● **What is being asked**
Copy, without any alteration, the lines from the one that includes "Model this object" up to and including the one that includes "wasm.setup();".

● **Data provided**
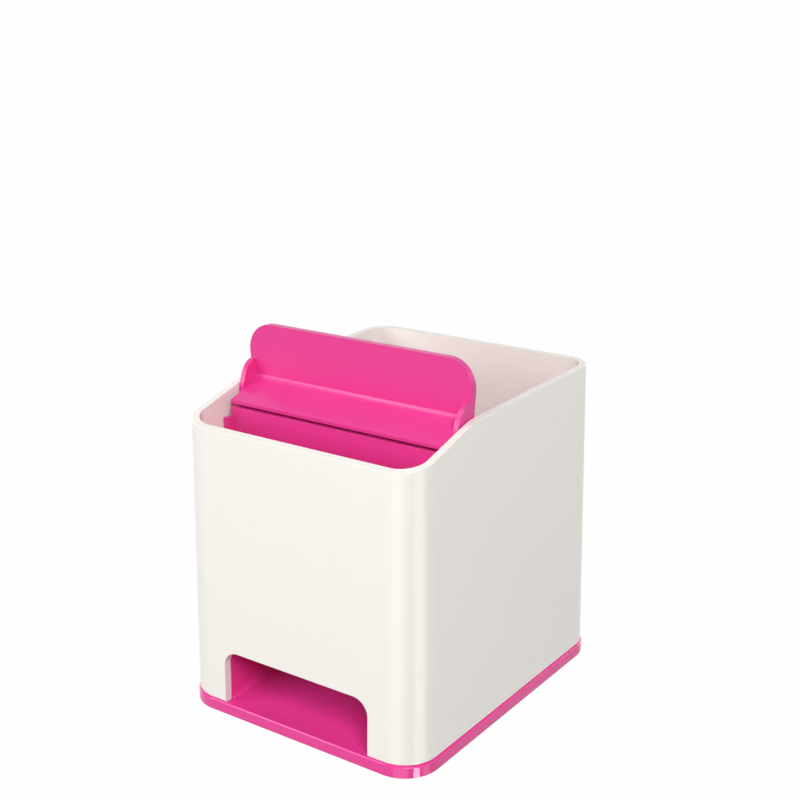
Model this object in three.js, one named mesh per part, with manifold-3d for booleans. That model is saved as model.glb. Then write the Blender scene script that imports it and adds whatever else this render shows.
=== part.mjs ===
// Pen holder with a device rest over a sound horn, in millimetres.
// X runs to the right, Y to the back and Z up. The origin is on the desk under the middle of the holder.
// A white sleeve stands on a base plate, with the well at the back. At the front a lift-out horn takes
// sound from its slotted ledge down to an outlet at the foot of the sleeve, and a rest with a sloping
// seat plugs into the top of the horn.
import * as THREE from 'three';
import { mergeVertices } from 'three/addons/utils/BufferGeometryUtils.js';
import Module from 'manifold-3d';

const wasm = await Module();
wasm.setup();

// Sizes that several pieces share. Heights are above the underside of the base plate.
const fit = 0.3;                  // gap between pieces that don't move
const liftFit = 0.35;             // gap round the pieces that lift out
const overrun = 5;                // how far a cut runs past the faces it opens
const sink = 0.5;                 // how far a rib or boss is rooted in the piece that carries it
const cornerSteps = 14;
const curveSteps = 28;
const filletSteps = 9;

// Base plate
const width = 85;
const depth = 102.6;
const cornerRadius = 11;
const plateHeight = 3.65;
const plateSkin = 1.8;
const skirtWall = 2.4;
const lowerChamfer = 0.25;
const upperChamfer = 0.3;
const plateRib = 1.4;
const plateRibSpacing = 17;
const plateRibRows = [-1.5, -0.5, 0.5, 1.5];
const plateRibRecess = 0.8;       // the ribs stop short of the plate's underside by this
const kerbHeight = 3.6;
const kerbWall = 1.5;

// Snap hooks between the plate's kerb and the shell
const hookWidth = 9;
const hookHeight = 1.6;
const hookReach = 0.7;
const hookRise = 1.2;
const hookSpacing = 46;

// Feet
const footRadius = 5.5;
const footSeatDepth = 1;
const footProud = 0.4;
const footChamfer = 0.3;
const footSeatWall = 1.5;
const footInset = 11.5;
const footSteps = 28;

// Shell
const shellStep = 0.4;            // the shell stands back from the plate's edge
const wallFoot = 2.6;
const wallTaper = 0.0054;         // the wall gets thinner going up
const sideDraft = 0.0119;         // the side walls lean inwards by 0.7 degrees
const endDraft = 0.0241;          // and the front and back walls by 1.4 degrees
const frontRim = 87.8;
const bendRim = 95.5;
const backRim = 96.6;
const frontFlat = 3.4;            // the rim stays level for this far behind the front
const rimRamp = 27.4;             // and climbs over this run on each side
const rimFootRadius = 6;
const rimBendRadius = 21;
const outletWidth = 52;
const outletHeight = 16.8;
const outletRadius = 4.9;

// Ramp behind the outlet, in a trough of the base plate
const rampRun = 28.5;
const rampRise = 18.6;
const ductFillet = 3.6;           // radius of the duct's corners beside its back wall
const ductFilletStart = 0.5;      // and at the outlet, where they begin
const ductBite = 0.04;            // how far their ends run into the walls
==
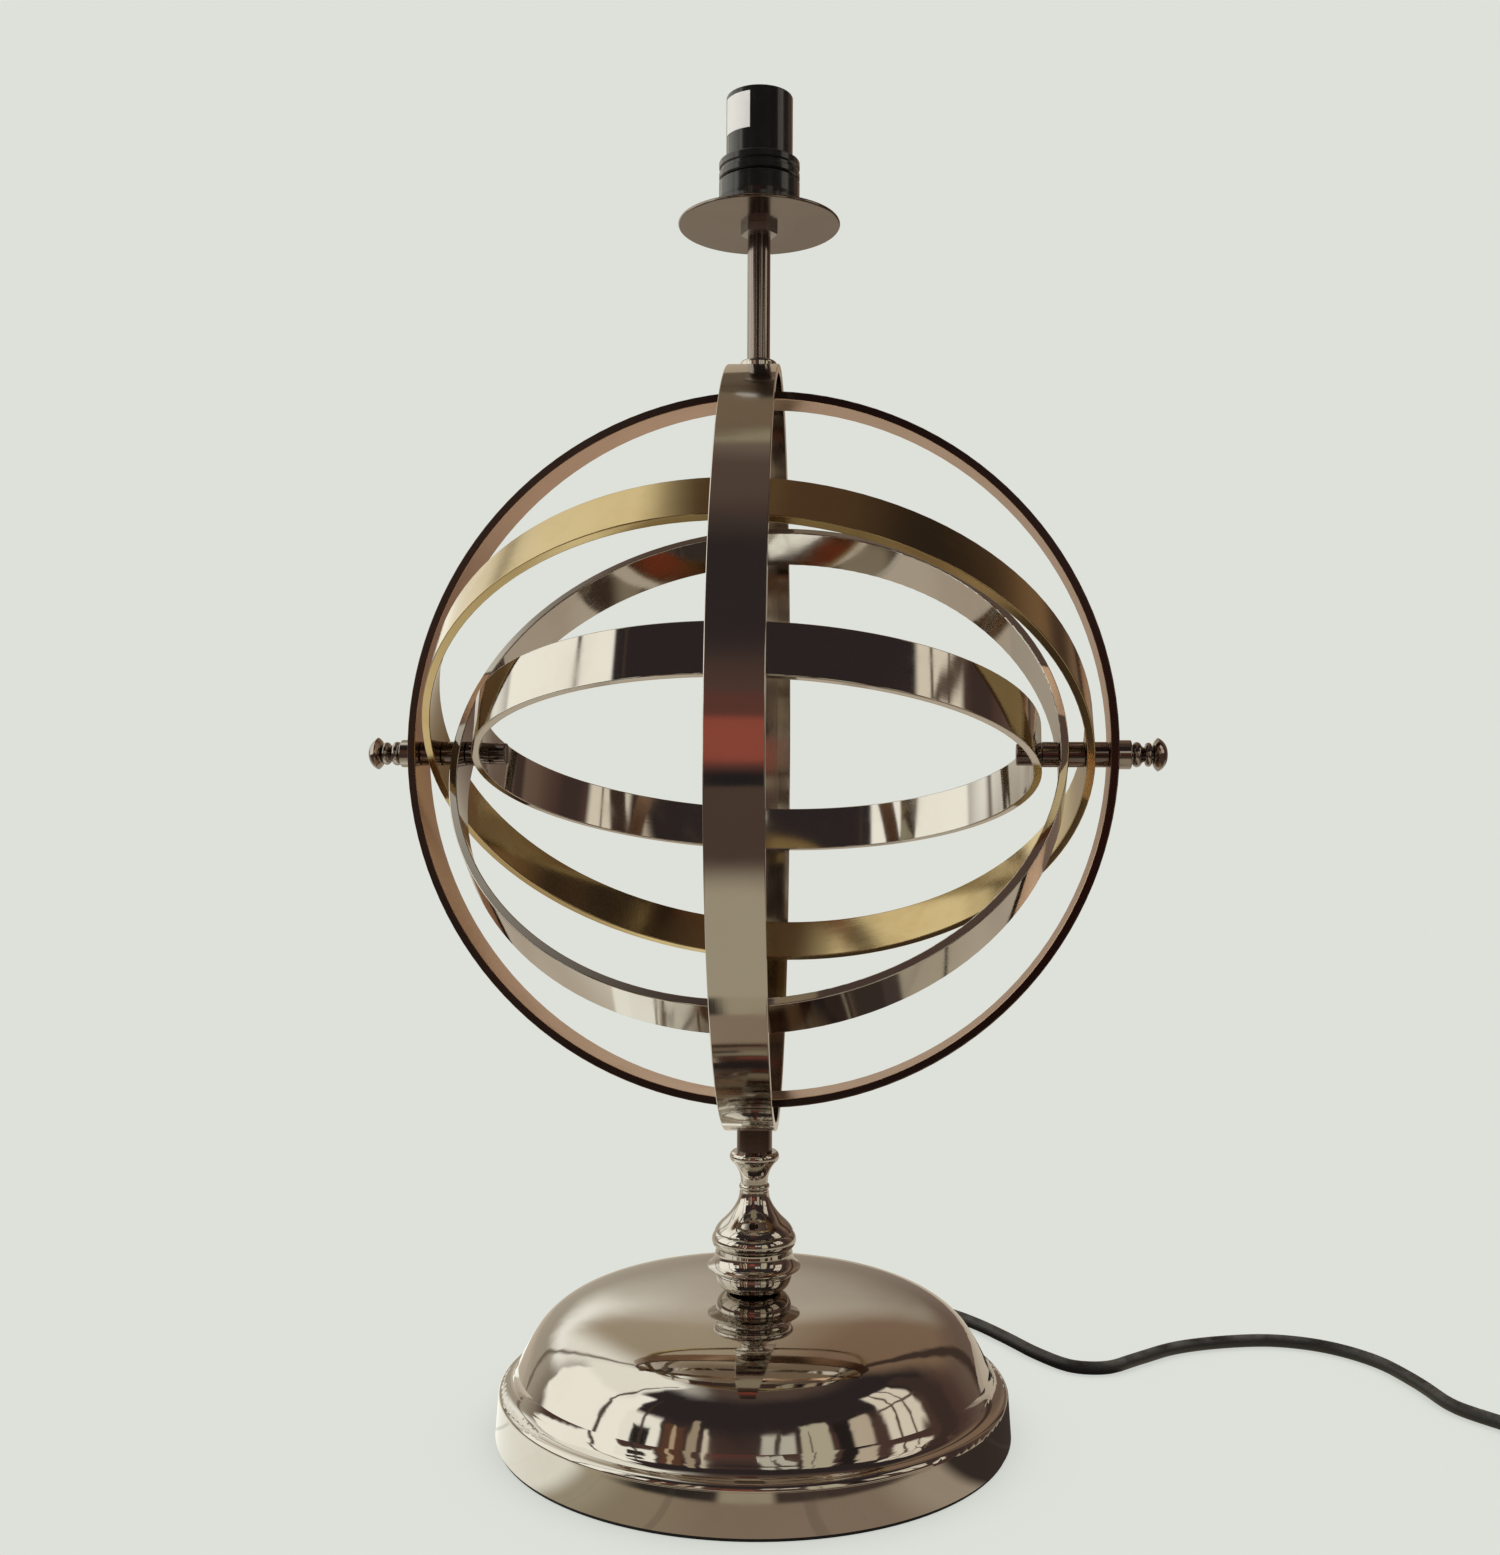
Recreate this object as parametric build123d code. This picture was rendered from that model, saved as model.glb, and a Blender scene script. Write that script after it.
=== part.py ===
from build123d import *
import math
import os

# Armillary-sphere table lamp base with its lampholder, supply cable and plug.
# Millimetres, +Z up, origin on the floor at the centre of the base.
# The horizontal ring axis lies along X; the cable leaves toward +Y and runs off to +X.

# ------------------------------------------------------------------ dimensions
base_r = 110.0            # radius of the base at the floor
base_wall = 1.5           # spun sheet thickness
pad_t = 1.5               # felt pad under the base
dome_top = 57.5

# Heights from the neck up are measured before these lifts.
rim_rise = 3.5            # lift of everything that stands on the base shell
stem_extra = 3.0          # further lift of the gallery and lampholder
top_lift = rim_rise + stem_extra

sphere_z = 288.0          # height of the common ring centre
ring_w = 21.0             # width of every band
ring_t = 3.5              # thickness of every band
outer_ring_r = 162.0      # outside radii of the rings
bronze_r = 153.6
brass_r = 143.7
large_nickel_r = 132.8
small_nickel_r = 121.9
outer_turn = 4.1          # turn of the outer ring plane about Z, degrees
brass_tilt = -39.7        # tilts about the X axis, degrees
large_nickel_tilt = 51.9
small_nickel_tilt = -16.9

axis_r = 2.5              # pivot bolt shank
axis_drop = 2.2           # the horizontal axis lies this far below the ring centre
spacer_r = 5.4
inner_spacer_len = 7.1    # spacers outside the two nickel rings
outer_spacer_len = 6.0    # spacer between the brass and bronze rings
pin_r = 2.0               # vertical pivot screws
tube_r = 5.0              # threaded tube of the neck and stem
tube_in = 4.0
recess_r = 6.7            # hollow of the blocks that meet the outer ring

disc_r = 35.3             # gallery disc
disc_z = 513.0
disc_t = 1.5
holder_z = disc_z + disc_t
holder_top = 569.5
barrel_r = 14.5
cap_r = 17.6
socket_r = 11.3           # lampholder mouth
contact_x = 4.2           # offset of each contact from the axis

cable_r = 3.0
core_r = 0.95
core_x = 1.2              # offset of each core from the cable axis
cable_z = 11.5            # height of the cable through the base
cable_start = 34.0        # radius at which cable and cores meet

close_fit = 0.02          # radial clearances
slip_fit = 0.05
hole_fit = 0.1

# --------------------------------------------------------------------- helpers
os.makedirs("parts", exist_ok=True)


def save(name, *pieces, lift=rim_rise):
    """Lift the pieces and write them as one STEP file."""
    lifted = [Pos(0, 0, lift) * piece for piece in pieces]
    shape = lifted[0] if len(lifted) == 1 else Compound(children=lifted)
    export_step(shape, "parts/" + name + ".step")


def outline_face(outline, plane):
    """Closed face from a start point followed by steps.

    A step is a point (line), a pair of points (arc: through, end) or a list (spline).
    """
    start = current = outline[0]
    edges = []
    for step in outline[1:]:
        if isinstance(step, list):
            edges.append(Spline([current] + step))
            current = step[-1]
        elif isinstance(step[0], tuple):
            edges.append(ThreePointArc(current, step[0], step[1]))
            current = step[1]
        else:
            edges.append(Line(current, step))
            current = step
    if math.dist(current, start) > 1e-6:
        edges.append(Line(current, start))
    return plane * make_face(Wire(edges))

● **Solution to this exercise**
Model this object in three.js, one named mesh per part, with manifold-3d for booleans. That model is saved as model.glb. Then write the Blender scene script that imports it and adds whatever else this render shows.
=== part.mjs ===
// Pen holder with a device rest over a sound horn, in millimetres.
// X runs to the right, Y to the back and Z up. The origin is on the desk under the middle of the holder.
// A white sleeve stands on a base plate, with the well at the back. At the front a lift-out horn takes
// sound from its slotted ledge down to an outlet at the foot of the sleeve, and a rest with a sloping
// seat plugs into the top of the horn.
import * as THREE from 'three';
import { mergeVertices } from 'three/addons/utils/BufferGeometryUtils.js';
import Module from 'manifold-3d';

const wasm = await Module();
wasm.setup();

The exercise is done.